Your Daily McMaster: what I reckon

, | Games

Every time I get into the groove of Kingdoms of Amalur, something shoves a stick in my spokes. Just wandering through the world and discovering new locations is a thrill. The game is littered with enemies to encounter and places to explore. The combat is exciting. All of these things go into making a successful game, but something isn’t right.

What’s missing, after the jump

It took a while but I think I’ve figured out what Amalur is missing – a soul. Each quest I’ve encountered has been forgettable. The dialog is presented from the standpoint of the mute protagonist, allowing you to choose an option and then watch as the NPC you’re addressing canters and cavorts around like an automaton in the Hall of Presidents. This is only amplified by the dead stares you give everyone as they talk. It’s a bit awkward, but so is a lot of Amalur.

In a weird, Frankenstein sort of way, Amalur has taken many parts of other games and cobbled them together. It’s hard to play for more than a few minutes without noticing something new it borrows. While the pedigree may come from Salvatore’s story, McFarlane’s art and Rolston’s design, the gameplay and world come from every other fantasy RPG setting out there.

It seems like the design team sat down and wrote up a giant list of things they like from other games and then just decided to do it all. This sounds like a good idea – hey, more of all the stuff you like – but the reality is never as good as the concept. The pieces of a game are only made enjoyable by careful design inclusion, which is missed in the “everything and the kitchen sink” method. And then there’s the difficulty.

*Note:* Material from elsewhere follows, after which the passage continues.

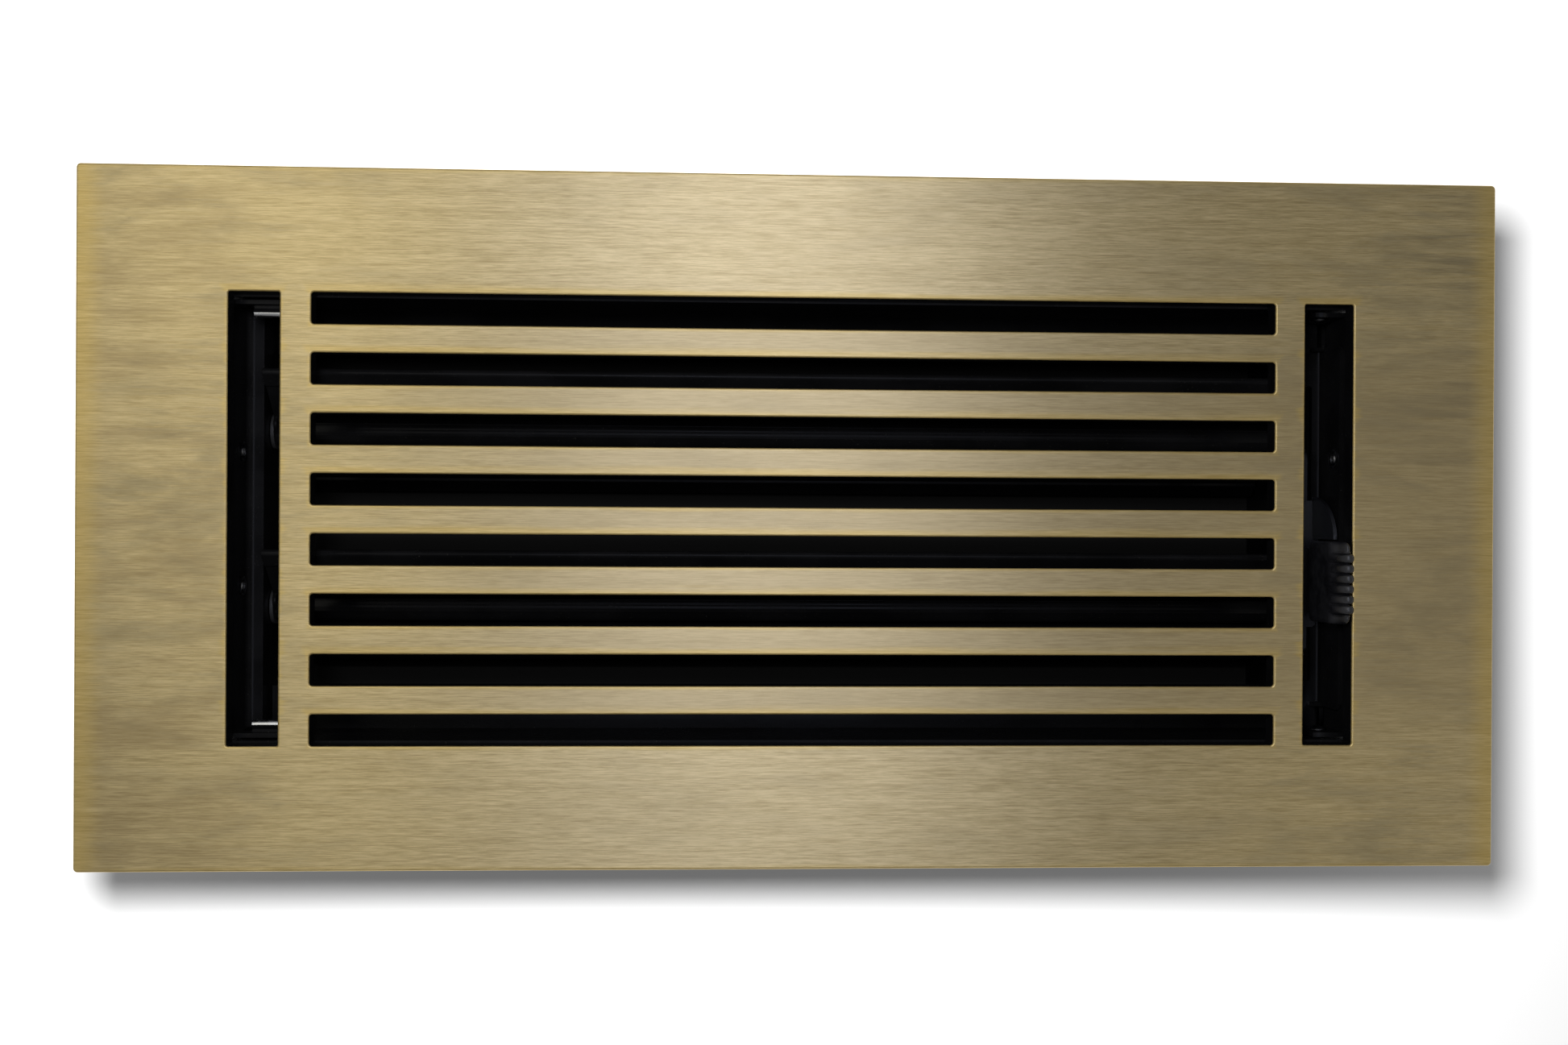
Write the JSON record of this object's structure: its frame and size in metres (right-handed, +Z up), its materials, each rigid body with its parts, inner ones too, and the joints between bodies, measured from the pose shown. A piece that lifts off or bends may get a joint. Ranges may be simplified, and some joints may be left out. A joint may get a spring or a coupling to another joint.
{
  "type": "floor register",
  "caption": "Rectangular slotted air register with a flat brass-finish cover plate and a black two-blade damper box worked by a sliding thumb knob.",
  "frame": {"origin": "middle of the cover plate's underside, in the plane that lies on the floor round the duct opening", "axes": "+X along the plate towards the knob, +Y across it towards the rear, +Z up out of the duct"},
  "size_m": [0.2986, 0.146, 0.0532],
  "materials": {
    "antique_brass": "brushed along the length and aged, with bare bright edges",
    "black_steel": "smooth black paint, semi-gloss",
    "black_plastic": "satin moulded",
    "zinc_steel": "zinc plated",
    "dark_zinc": "blackened",
    "nylon": "moulded"
  },
  "bodies": {
    "frame": {"face_plate": "antique_brass", "rear_rail": "black_steel", "front_rail": "black_steel", "left_end_wall": "black_steel", "right_end_wall": "black_steel", "corner_rivet_front_left": "dark_zinc", "box_screw_front_left": "zinc_steel", "end_eyelet_front_left": "zinc_steel", "corner_rivet_rear_left": "dark_zinc", "box_screw_rear_left": "zinc_steel", "end_eyelet_rear_left": "zinc_steel", "end_bracket_left": "black_steel", "bracket_screw_left": "zinc_steel", "corner_rivet_front_right": "dark_zinc", "box_screw_front_right": "zinc_steel", "end_eyelet_front_right": "zinc_steel", "corner_rivet_rear_right": "dark_zinc", "box_screw_rear_right": "zinc_steel", "end_eyelet_rear_right": "zinc_steel", "end_bracket_right": "black_steel", "bracket_screw_right": "zinc_steel", "pivot_bush_front_left": "nylon", "pivot_bush_rear_left": "nylon", "pivot_bush_front_right": "nylon", "pivot_bush_rear_right": "nylon"},
    "lever": {"lever_slider": "black_steel", "lever_knob": "black_plastic"},
    "blade_rear": {"blade_rear": "black_steel", "pivot_pin_rear_left": "dark_zinc", "pivot_pin_rear_right": "dark_zinc", "crank_arm_rear": "black_steel", "crank_pin_rear": "dark_zinc"},
    "blade_front": {"blade_front": "black_steel", "pivot_pin_front_left": "dark_zinc", "pivot_pin_front_right": "dark_zinc", "crank_arm_front": "black_steel", "crank_pin_front": "dark_zinc"},
    "link": {"link_bar": "black_steel", "drive_pin": "dark_zinc"}
  },
  "joints": [
    {"name": "lever_slide", "type": "slide", "parent": "frame", "child": "lever", "axis": [0, 1, 0], "range_m": [-0.0116, 0.0244]},
    {"name": "blade_rear_hinge", "type": "hinge", "parent": "frame", "child": "blade_rear", "pos_m": [0, 0.0195, -0.0235], "axis": [1, 0, 0], "range_deg": [-49, 23.4]},
    {"name": "blade_front_hinge", "type": "hinge", "parent": "frame", "child": "blade_front", "pos_m": [0, -0.0195, -0.0235], "axis": [1, 0, 0], "range_deg": [-49, 23.4]},
    {"name": "link_hinge", "type": "hinge", "parent": "blade_rear", "child": "link", "pos_m": [0, 0.02849, -0.02306], "axis": [1, 0, 0], "range_deg": [-23.4, 49]}
  ],
  "couplings": [
    {"joint": "blade_rear_hinge", "follows": "lever_slide", "rad_per_m": -34.907},
    {"joint": "blade_front_hinge", "follows": "lever_slide", "rad_per_m": -34.907},
    {"joint": "link_hinge", "follows": "lever_slide", "rad_per_m": 34.907}
  ]
}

In the over forty hours of Amalur that my wife and I have played, she has died twice and I have yet to shuffle off this mortal coil. And, before you ask, no we’re not playing on easy. We’re not playing on hard, either, mind you, but certainly not easy.

I really want to like this game. I kind of do like it. I just don’t imagine I’ll be playing it much more. Either way, I hope Amalur had a good opening and 38 Studios gets another chance. I think they’re close to something great.